Prioritization meetings:
- Tasks and features added to the task list. This should include an work effort estimate and a priority rating.
- The tasks will be reviewed periodically by moderators, sys.adms and web developers. This to selected tasks to work on with the resources at hand, including question to the Qt Project Web community to give a helping hand.
- The status of tasks solved and features delivered will be presented
- Loop to 1.
Feasibility study for larger work tasks
Feasibility study is about: Ideas are cheap, implementation is expensive; act accordingly.
This means that some ideas which seems to be simple, might got a side effects which needs much more effort to solve. Also, having a goal in sight, knowing the tasks ahead, is motivating when engaging in such activity. Being motivated is important for the Qt Project Web to work. It's also a way of priorities use of professional support, doing heavy lifting when that is needed.
The feasibility study should answer the following four questions:
- What are the problems and benefits with the solution or technology use now?
- What are other alternatives, and does those solve the problems or feature request?
- What has to be done if we are replacing, or adding features to the current solution, and how long time does it take?
- What are the consequences if we are keeping the current solution?
System access for development and maintenance
fixme: add the sufficient text for those new and clarified roles.
Conflict resolution (fixme: needs to be crystallized out)
Moderators are handling and moderating strong disagreements that can't be resolved.
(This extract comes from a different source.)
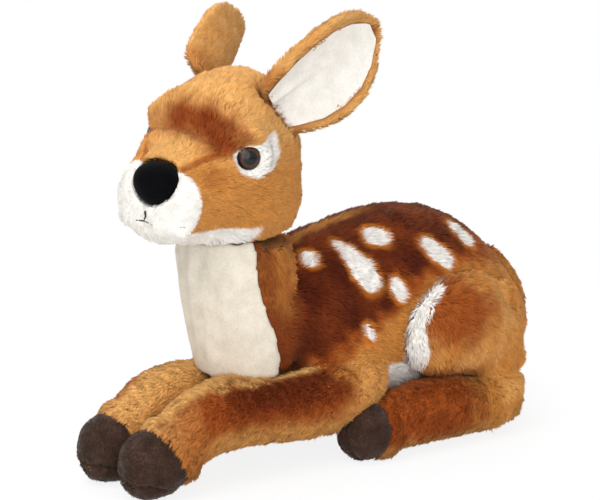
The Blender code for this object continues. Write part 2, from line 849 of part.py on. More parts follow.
def ear_rows(margin, inset, lift):
    # The concave face of a cupped leaf: it faces -Y and the tip points up
    rows = []
    half_width = ear_width / 2.0
    for along, half in ear_outline_shares:
        reach = min(max(along * ear_length, inset), ear_length - inset)
        half_here = max(half * half_width - inset, thread_diameter) + margin
        row = []
        for step in range(ear_columns + 1):
            across = 2.0 * step / ear_columns - 1.0
            bend = ear_cup * (across * half_here / half_width) ** 2
            row.append(Vector((across * half_here, -bend - lift - margin, reach)))
        rows.append(row)
    return rows


def ear_form(name, wall, inset=0.0, lift=0.0, parent=None):
    shape = bmesh.new()
    rows = [[shape.verts.new(point) for point in row]
            for row in ear_rows(0.0, inset, lift)]
    for low, high in zip(rows, rows[1:]):
        for step in range(ear_columns):
            shape.faces.new((low[step], low[step + 1], high[step + 1], high[step]))
    mesh = bpy.data.meshes.new(name)
    shape.to_mesh(mesh)
    shape.free()
    made = link_object(name, mesh, part_collection, parent)
    thick = made.modifiers.new("thickness", "SOLIDIFY")
    thick.thickness = wall
    thick.offset = -1.0
    return made


def ear_slot(name, parent):
    # The room that the ear's root sweeps as it flexes both ways
    shape = bmesh.new()
    slope = 2.0 * ear_cup / (ear_width / 2.0) ** 2
    for flex in (-ear_flex, 0.0, ear_flex):
        sweep = Matrix.Rotation(flex, 3, "X")
        for row in ear_rows(seam_gap, 0.0, 0.0):
            for point in row:
                through = Vector((slope * point.x, 1.0, 0.0)).normalized()
                behind = point + through * (ear_thickness + 3.0 * seam_gap)
                shape.verts.new(sweep @ point)
                shape.verts.new(sweep @ behind)
    hull = bmesh.ops.convex_hull(shape, input=shape.verts)
    spare = [item for item in hull["geom_interior"] if isinstance(item, bmesh.types.BMVert)]
    bmesh.ops.delete(shape, geom=spare, context="VERTS")
    mesh = bpy.data.meshes.new(name)
    shape.to_mesh(mesh)
    shape.free()
    return as_cutter(link_object(name, mesh, cutter_collection, parent))


def ear_turn(hand, lean_out, lean_back, bearing):
    # Columns are the ear's width, its back and its length in the head's frame
    length = Vector((hand * math.sin(lean_out), math.cos(lean_out) * math.sin(lean_back),
                     math.cos(lean_out) * math.cos(lean_back)))
    facing = Vector((hand * math.sin(bearing), -math.cos(bearing), 0.0))
    facing = (facing - length * facing.dot(length)).normalized()
    width = length.cross(facing)
    return Matrix((width, -facing, length)).transposed()


def build_ear(hand, side_name, base_side, angles, head_cover, stuffing):
    base = Vector((hand * base_side, ear_base_reach, ear_base_rise))
    turn = ear_turn(hand, *angles)
    pivot = new_empty("ear_pivot_" + side_name, head_frame, base)
    pivot.rotation_euler = turn.to_euler()
    back = ear_form("ear_back_" + side_name, ear_thickness, parent=pivot)
    add_part(back, "tan_plush", pivot)
    lining = ear_form("ear_lining_" + side_name, lining_wall, inset=ear_rim,
                      lift=lining_wall + seam_gap * 2.0, parent=pivot)
    add_part(lining, "ear_velour", pivot)
    slot = ear_slot("ear_slot_" + side_name, pivot)
    cut(head_cover, slot)
    cut(stuffing, slot)


def build_head():
    rings = head_rings()
    hollow = as_cutter(plain_form("head_hollow", inset_rings(rings, cover_wall), head_sides,
                                  cutter_collection, head_frame))
    below = box_cutter("below_head_seam", (-overrun, -overrun, -overrun),
                       (overrun, overrun, head_seam_z + seam_gap / 2.0), deer)
    seam_point = Vector((0.0, -muzzle_seam_reach, nose_rise))
    toward = Vector((0.0, -math.cos(muzzle_seam_tilt), -math.sin(muzzle_seam_tilt)))
    muzzle_side = half_space("muzzle_side", seam_point - toward * seam_gap / 2.0, toward,
                             head_frame)
    face_side = half_space("face_side", seam_point + toward * seam_gap / 2.0, -toward,
                           head_frame)
    head_cover = smooth_form("head_cover", rings, head_sides, part_collection, head_frame)
    muzzle_cover = smooth_form("muzzle_cover", rings, head_sides, part_collection, head_frame)
    stuffing = plain_form("head_stuffing", inset_rings(rings, cover_wall + seam_gap),
                          head_sides, part_collection, head_frame)
    for cutter in (hollow, below, muzzle_side):
        cut(head_cover, cutter)
    for cutter in (hollow, below, face_side):
        cut(muzzle_cover, cutter)
    cut(stuffing, below)
    build_nose((head_cover, muzzle_cover), stuffing)
    ear_settings = (
        (ear_base_side_left, (ear_lean_out_left, ear_lean_back_left, ear_facing_left)),
        (ear_base_side_right, (ear_lean_out_right, ear_lean_back_right, ear_facing_right)))
    for (hand, side_name), (base_side, angles) in zip(sides, ear_settings):
        build_eye(hand, side_name, head_cover, stuffing)
        build_ear(hand, side_name, base_side, angles, head_cover, stuffing)
    add_part(head_cover, "tan_plush", head_frame)
    add_part(muzzle_cover, "cream_plush", head_frame)
    add_part(stuffing, "fibre_stuffing", head_frame)
    build_stitch("philtrum_stitch", philtrum_shares, muzzle_cover)
    build_stitch("mouth_stitch", mouth_shares, muzzle_cover)


def build_stitch(name, shares, muzzle_cover):
    # Thread that lies on the muzzle, found by looking back at it from in front
    bpy.context.view_layer.update()
    surface = muzzle_cover.evaluated_get(bpy.context.evaluated_depsgraph_get())
    rows = [shares[0]]
    for before, after in zip(shares, shares[1:]):
        for step in range(1, stitch_steps + 1):
            part_way = step / stitch_steps
            rows.append([start + (end - start) * part_way for start, end in zip(before, after)])
    curve = bpy.data.curves.new(name, "CURVE")
    curve.dimensions = "3D"
    curve.bevel_depth = thread_diameter / 2.0
    curve.bevel_resolution = 1
    curve.use_fill_caps = True
    line = curve.splines.new("POLY")
    line.points.add(len(rows) - 1)
    for point, (side, drop) in zip(line.points, rows):
        start = Vector((side * nose_width, -head_length, nose_rise - drop * nose_width))
        found, place, normal, index = surface.ray_cast(start, Vector((0.0, 1.0, 0.0)))
        point.co = (*(place + normal * (thread_diameter / 2.0 + thread_lift)), 1.0)
    made = bpy.data.objects.new(name, curve)
    part_collection.objects.link(made)
    made.parent = head_frame
    add_part(made, "black_thread", head_frame)


parts = []


def add_part(made, finish, parent=None):
    parts.append((made, finish, parent))


def settle_parts():
    # Each piece keeps only its finished mesh, in the frame of what it moves with
    bpy.context.view_layer.update()
    graph = bpy.context.evaluated_depsgraph_get()
    finished = [(made, bpy.data.meshes.new_from_object(made.evaluated_get(graph)))
                for made, finish, parent in parts]
    for (made, mesh), (original, finish, parent) in zip(finished, parts):
        name = made.name
        world = made.matrix_world.copy()
        frame = (parent or deer).matrix_world.copy()
        mesh.transform(frame.inverted() @ world)
        weld(mesh)
        bpy.data.objects.remove(made)
        mesh.name = name
        mesh.materials.clear()
        mesh.materials.append(finish_material(finish))
        mesh.shade_smooth()
        mesh.set_sharp_from_angle(angle=crease_angle)
        link_object(name, mesh, part_collection, parent or deer)


def weld(mesh):
    shape = bmesh.new()
    shape.from_mesh(mesh)
    bmesh.ops.triangulate(shape, faces=shape.faces)
    bmesh.ops.remove_doubles(shape, verts=shape.verts, dist=seam_gap * weld_share)
    bmesh.ops.dissolve_degenerate(shape, edges=shape.edges, dist=seam_gap * weld_share)
    shape.to_mesh(mesh)
    shape.free()


def rest_on_origin():
    # The middle of the toy's footprint comes to the origin
    bpy.context.view_layer.update()
    points = [made.matrix_world @ point.co for made in part_collection.objects
              if made.type == "MESH" for point in made.data.vertices]
    for axis in (0, 1):
        reach = [point[axis] for point in points]
        deer.location[axis] -= (min(reach) + max(reach)) / 2.0
    bpy.context.view_layer.update()


sides = ((1.0, "left"), (-1.0, "right"))

torso_block = as_cutter(smooth_form("torso_block", inset_rings(torso_rings(), -seam_gap),
                                    form_sides, cutter_collection, deer))
neck_block = as_cutter(smooth_form("neck_block", inset_rings(neck_rings(), -seam_gap),
                                   form_sides, cutter_collection, neck_frame))
torso_leg_room, neck_leg_room = make_leg_rooms()
build_torso(torso_leg_room)
build_neck(neck_leg_room, torso_block)
for hand, side_name in sides:
    build_haunch(hand, side_name, torso_block)
    foot_block = as_cutter(smooth_form("hind_foot_block_" + side_name,
                                       inset_rings(hind_foot_rings(hand), -seam_gap),
                                       limb_sides, cutter_collection, deer))
    build_front_leg(hand, side_name, torso_block, neck_block, foot_block)
    build_hind_foot(hand, side_name, torso_block)
build_tail(torso_block)
build_head()
settle_parts()
rest_on_origin()
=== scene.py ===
import math

import bpy
import numpy as np
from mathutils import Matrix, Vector
from mathutils.bvhtree import BVHTree


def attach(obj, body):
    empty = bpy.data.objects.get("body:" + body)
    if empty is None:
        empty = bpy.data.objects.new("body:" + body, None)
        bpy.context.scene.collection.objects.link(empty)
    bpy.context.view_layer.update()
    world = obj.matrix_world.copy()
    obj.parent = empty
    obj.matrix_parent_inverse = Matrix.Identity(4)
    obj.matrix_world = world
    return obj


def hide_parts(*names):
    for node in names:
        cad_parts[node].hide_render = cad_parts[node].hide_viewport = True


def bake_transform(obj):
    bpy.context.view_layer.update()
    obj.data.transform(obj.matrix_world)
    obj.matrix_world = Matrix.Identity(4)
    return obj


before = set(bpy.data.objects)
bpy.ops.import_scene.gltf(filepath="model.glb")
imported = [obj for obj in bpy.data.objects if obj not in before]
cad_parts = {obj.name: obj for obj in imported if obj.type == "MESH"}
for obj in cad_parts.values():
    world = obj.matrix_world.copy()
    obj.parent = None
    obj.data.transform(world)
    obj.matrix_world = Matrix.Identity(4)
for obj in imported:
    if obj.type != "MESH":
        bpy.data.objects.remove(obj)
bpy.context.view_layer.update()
print("stage: frame loaded")

mm = 0.001
sides = {"left": 1, "right": -1}

# the upright middle line of the neck, and the stretch over which it would turn with the head; the
# forms list it, and nothing bends them
neckY = -0.0716
neckTurn = ("body", "head", (0, neckY, 0.100), (0, neckY, 0.146))

# the head stands on the neck's line, turned to the camera and tipped about its middle; each
# ear leans out and back from its root, which is given in the head's own frame in mm
headStand = {"turn": 18.0, "tilt": 8.0, "seam": 0.144, "middle": 0.053}
ears = {"left": {"root": (24.0, -7.0, 78.0), "out": 22.0, "back": 48.0, "facing": 77.0,
                 "curl": 0.0},
        "right": {"root": (-24.0, -7.0, 78.0), "out": -21.0, "back": 68.0, "facing": -60.0,
                  "curl": 9.0}}
# an ear's length, width and hollow in mm, and how its half width runs along its length
earLength, earWidth, earCup = 85.0, 59.0, 12.0
earReachShares = [0, .12, .30, .48, .65, .80, .91, 1]
earHalfShares = [.58, .74, .93, 1, .94, .75, .47, .12]


# small helpers

def hexToLinear(code):
    parts = [int(code[i:i + 2], 16) / 255 for i in (1, 3, 5)]
    return [p / 12.92 if p <= 0.04045 else ((p + 0.055) / 1.055) ** 2.4 for p in parts]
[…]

If that doesn't work, community manager will mediate. The basis for such mediation are based on community code of counduct .
Licensing
Contributions to Qt Project Web can be used to improve the Qt framework itself. This spans from improved documentation to code and code examples.
Today everyone sings a Gitorious contribution license agreement, and all content are published under Creative Commons Attribution-ShareAlike 2.5 Generic. The plan is to clarify the license path 1H 2013, getting licenses aligned with the Qt Contributors License Agreement.